Nina Simone was a beautiful pianist, songwriter, and singer. Her courage was larger than life. She was a Civil Rights activist; her music was her voice. To me, no high school American history class or Civil Rights unit study is complete without her. The music she wrote and performed during the Civil Rights Movement undeniably falls under the genre of protest music. Some of the songs are soulfully heartbreaking, some are angry calls for justice. Most of her music from this time period was considered controversial. One in particular, Mississippi *@#!*, written after the murder of Medgar Evers, was banned by radio stations. Yep, I’m going to recommend something that includes vulgar language (and to some, religiously offensive language), so this post may not be for everyone. However, I think the role this song, and others, played in our history (and the gut wrenching pain in this song) is too important to leave out.

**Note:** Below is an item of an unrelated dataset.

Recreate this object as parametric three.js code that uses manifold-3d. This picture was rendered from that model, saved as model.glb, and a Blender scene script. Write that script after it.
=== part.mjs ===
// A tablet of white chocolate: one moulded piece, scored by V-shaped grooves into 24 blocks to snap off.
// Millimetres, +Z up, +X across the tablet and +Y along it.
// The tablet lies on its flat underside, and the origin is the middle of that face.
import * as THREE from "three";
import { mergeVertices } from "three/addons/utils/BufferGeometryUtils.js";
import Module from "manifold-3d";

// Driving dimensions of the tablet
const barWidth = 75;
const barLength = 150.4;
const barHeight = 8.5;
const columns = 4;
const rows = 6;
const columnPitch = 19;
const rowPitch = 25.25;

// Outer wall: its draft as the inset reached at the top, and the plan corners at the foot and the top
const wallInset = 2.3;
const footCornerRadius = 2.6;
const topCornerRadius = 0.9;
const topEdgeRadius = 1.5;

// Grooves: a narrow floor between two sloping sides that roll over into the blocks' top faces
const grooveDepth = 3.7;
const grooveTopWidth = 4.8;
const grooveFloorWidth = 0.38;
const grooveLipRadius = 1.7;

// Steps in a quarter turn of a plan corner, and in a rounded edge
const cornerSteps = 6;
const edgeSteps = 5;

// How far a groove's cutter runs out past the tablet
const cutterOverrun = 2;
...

  • I don’t know that anything short of a thousand pages could really do Nina Simone justice, but the brief bio on the Nina Simone webpage is a great place to begin.
  • Cornelius Eady wrote a poem entitled “Nina’s Blues.” Watch an animated video created by Ryan Rogers while Eady reads his poem here.
  • Nina Simone’s estate has a You Tube channel. It is full of music video clips from performances and interviews. Check it out here. One of my favorite interview clips of Nina Simone is her definition of freedom (this clip also appears in the Netflix documentary mentioned below).

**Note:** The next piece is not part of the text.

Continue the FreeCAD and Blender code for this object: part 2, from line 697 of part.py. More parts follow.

  • LEARN NC has free lesson plans (and links for the resources needed for the lesson plans) specifically about Nina Simone. My recommendation is for high school age, though the writer recommends middle and high school. These plans would supplement Civil Rights units, twentieth century arts unit, and American history classes.
  •’s free lesson, The Music of the Civil Rights Movement, is a compilation of songs and artists, not just Nina Simone. My age recommendation is high school (most of the lesson plans on this website are for middle and high school ages).


  • There is a children’s book coming out in December 2017. I haven’t read it, but I’m hoping it will be fabulous. The recommended ages are 4 to 8. The book is titled Nina: Jazz Legend and Civil Rights Activist Nina Simone, written by Alice Briere-Haquet and illustrated by Bruno Liance. It is available for pre-order now.
  • Sadly, I am unaware of any other books about Nine Simone, other than books written for adults. I Put a Spell on You: The Autobiography of Nina Simone by, of course, Nina Simone. This is written for an adult audience. Only you can decide if your high schooler is mature enough for the content of this book. It is about her personal life, not specifically about her music.


The documentaries listed below were created for adult audiences. They are honest, brutal, and moving. Preview them to decide if your high school student should see them. I would comfortably use clips from each, but I’m not sure I would show either in their entirety.

  • In 2015 Netflix came out with a documentary, What Happened, Miss Simone? It is still available at this time on Netflix.
  • Another documentary directed by Jeff Lieberman, The Amazing Nina Simone, also came out in 2015.